Malaria is a parasitic disease characterised by high fever, chills and rigors accompanied by headache, nausea and vomiting, muscle pain and anaemia. The disease is a major health problem in India as in most of the tropics and subtropics.
Malaria is caused by a parasite that is transmitted from one human to another by the bite of infected anopheles mosquitoes. It can also be transmitted congenitally (from a mother to her unborn baby) and rarely, by blood transfusions.
Malaria transmission most often occurs through the bite of an Anopheles mosquito.It spreads when a mosquito infected with the parasite bites a non infected human. The parasite migrates to the person's liver. Infected liver cells burst, sending parasites into the person's bloodstream, where they reproduce further within the red blood cells. Finally, another mosquito bites the person, ingesting blood infected with the parasite. The second mosquito then can spread the parasite to other non-infected humans.
Malaria can be diagnosed with a physical examination and some tests. The physical examination may show an enlarged liver and an enlarged spleen. The tests for the malarial parasite by blood smears and other tests confirm the diagnosis. The blood sample is usually drawn at the peak of fever.
Malaria is a medical emergency requiring hospitalisation. Chloroquine is the most frequently used anti-malarial medication, but quinine, or the combination of pyrimethamine and sulfadoxine are given for chloroquine-resistant infections.

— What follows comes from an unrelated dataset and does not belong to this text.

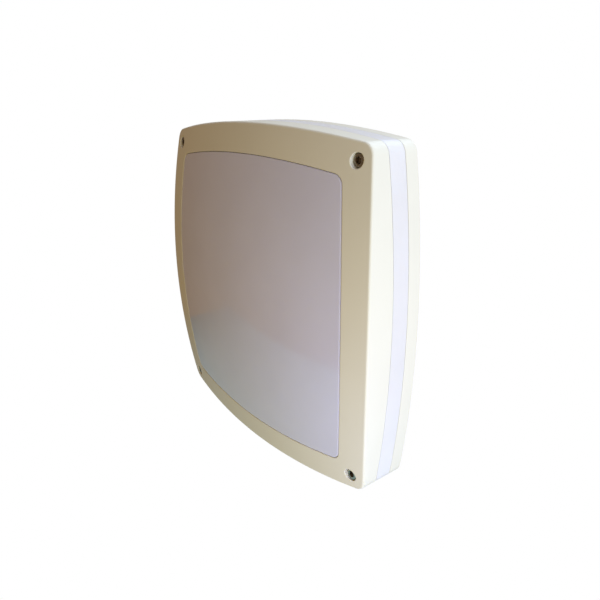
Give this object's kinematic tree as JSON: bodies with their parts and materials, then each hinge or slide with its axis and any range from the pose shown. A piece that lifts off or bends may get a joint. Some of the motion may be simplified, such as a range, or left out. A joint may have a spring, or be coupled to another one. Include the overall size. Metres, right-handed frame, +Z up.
{
  "type": "square bulkhead luminaire",
  "caption": "Square surface-mounted bulkhead light with a domed opal diffuser, a glowing side band and a screwed front bezel over LED gear in a cast housing.",
  "frame": {"origin": "centre of the wall face, which is also the centre of the wall screw pattern", "axes": "+Y into the wall, so the domed front faces -Y; +X to the right seen from the front; +Z up"},
  "size_m": [0.3, 0.0695, 0.3],
  "materials": {
    "housing_paint": "satin",
    "bezel_paint": "satin",
    "opal": "gloss",
    "silicone": "matte",
    "black_rubber": "matte",
    "nylon": "satin",
    "zinc_steel": "satin",
    "screw_steel": "polished",
    "brass": "satin",
    "tinned_copper": "satin",
    "white_steel": "satin",
    "green_board": "satin",
    "transformer_tape": "satin",
    "capacitor_sleeve": "gloss",
    "dark_plastic": "satin",
    "white_board": "satin",
    "led_phosphor": "satin",
    "brown_pvc": "satin",
    "blue_pvc": "satin",
    "green_pvc": "satin",
    "red_pvc": "satin",
    "black_pvc": "satin"
  },
  "bodies": {
    "base": {"rear_housing": "housing_paint", "perimeter_gasket": "silicone", "wall_screw_seals": "black_rubber", "cable_grommet": "black_rubber", "cable_clamp": "nylon", "cable_clamp_screws": "zinc_steel", "terminal_block": "nylon", "terminal_bars": "brass", "terminal_screws": "zinc_steel", "earth_lug": "tinned_copper", "earth_screw": "brass", "driver_case": "white_steel", "driver_cover": "white_steel", "driver_board": "green_board", "driver_transformer": "transformer_tape", "driver_capacitors": "capacitor_sleeve", "driver_small_parts": "dark_plastic", "driver_screws": "zinc_steel", "gear_tray": "white_steel", "tray_screws": "zinc_steel", "tray_grommet": "black_rubber", "led_board": "white_board", "led_chips": "led_phosphor", "led_board_screws": "zinc_steel", "led_connector": "nylon", "wire_live": "brown_pvc", "wire_neutral": "blue_pvc", "wire_earth": "green_pvc", "wire_led_plus": "red_pvc", "wire_led_minus": "black_pvc"},
    "cover": {"diffuser": "opal", "front_bezel": "bezel_paint", "screw_seal_1": "silicone", "screw_seal_2": "silicone", "screw_seal_3": "silicone", "screw_seal_4": "silicone"},
    "screw_1": {"bezel_screw_1": "screw_steel"},
    "screw_2": {"bezel_screw_2": "screw_steel"},
    "screw_3": {"bezel_screw_3": "screw_steel"},
    "screw_4": {"bezel_screw_4": "screw_steel"}
  },
  "joints": [
    {"name": "cover_lift", "type": "slide", "parent": "base", "child": "cover", "axis": [0, -1, 0], "range_m": [0, 0.12]},
    {"name": "screw_1_turn", "type": "hinge", "parent": "cover", "child": "screw_1", "pos_m": [0.127, -0.04, 0.127], "axis": [0, -1, 0], "continuous": true},
    {"name": "screw_2_turn", "type": "hinge", "parent": "cover", "child": "screw_2", "pos_m": [-0.127, -0.04, 0.127], "axis": [0, -1, 0], "continuous": true},
    {"name": "screw_3_turn", "type": "hinge", "parent": "cover", "child": "screw_3", "pos_m": [-0.127, -0.04, -0.127], "axis": [0, -1, 0], "continuous": true},
    {"name": "screw_4_turn", "type": "hinge", "parent": "cover", "child": "screw_4", "pos_m": [0.127, -0.04, -0.127], "axis": [0, -1, 0], "continuous": true}
  ]
}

Malaria can be prevented by avoiding mosquito bites by wearing protective clothing over the arms and legs, using mosquito nets and screens, and insect repellents (cream, lotion, spray or vaporizer). Treatment should begin two weeks before entering the area, and continued for a month after leaving the area.
Mosquito nets help keep mosquitoes away from people and greatly reduce the infection and transmission of malaria.